J.L : Non. Tout allait bien ensemble, parce que chaque partie sonnait bien, ce que les autres ont fait était nickel. Y’avait pas de truc de merde à retirer (rires). Non sérieusement, il n’y a pas d’hésitations bizarres, ça matchait.

R.G : C’était quelque chose de facile et naturel. Il n’y avait pas de sons bizarres, et Dieu sait qu’avec l’électronique, ça pourrait. C’était un album facile à concevoir. On a été beaucoup en contact ensemble, quasiment tous les jours durant les six derniers mois. On a beaucoup ri.

J.L : Il n’y avait pas d’égo en plus. Pas de clashs. Ce qui est plutôt rare.

 

Vous avez deux très beaux invités sur ce premier album. Mark Kozelek de Sun Kil Moon, et James Graham de The Twilight Sad.

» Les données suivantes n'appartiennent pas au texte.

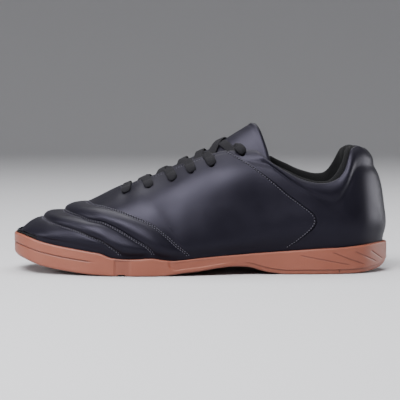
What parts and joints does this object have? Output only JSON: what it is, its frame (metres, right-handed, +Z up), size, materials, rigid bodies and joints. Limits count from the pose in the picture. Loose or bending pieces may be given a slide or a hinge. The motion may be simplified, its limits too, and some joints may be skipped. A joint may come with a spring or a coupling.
{
  "type": "indoor soccer shoe",
  "caption": "Low indoor soccer shoe for the left foot: black smooth synthetic leather upper with a quilted toe, padded collar, flat black laces and a gum rubber cup sole.",
  "frame": {"origin": "on the floor, under the middle of the shoe's box", "axes": "+X from toe to heel, +Z up, the outer (lateral) side of this left shoe faces -Y"},
  "size_m": [0.274, 0.0986, 0.1085],
  "materials": {
    "upper_leather": "satin",
    "gum_rubber": "matte",
    "lining_mesh": "matte",
    "lace_webbing": "matte"
  },
  "bodies": {
    "root": {"outsole": "gum_rubber", "upper": "upper_leather", "insole": "lining_mesh", "tongue": "upper_leather", "collar_pad": "lining_mesh", "lace_bar": "lace_webbing", "lace_cross_1": "lace_webbing", "lace_cross_2": "lace_webbing", "lace_cross_3": "lace_webbing", "lace_cross_4": "lace_webbing", "lace_cross_5": "lace_webbing"}
  },
  "joints": []
}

Pourquoi ces deux-là ?

J.L : Mark parce que Rachel le connaissait depuis très longtemps.

R.G : 20 ans en effet.

J.L : Au milieu du processus, on s’est demandé si on invitait d’autres personnes. Quitte à un faire un super-groupe, autant qu’on fasse un gros truc, avec des tonnes de gens dedans. Mais c’était trop compliqué.

R.G : On avait quelques personnes à l’esprit cela dit. Mark était la personne la plus intéressante de toutes.

J.L : Quant à James Graham, c’était une évidence aussi. Elle nous vient de Stuart, qui le connaissait bien, d’autant qu’ils viennent du même coin d’Ecosse. Il a quelque chose de très mélancolique dans la voix qui faisait la différence.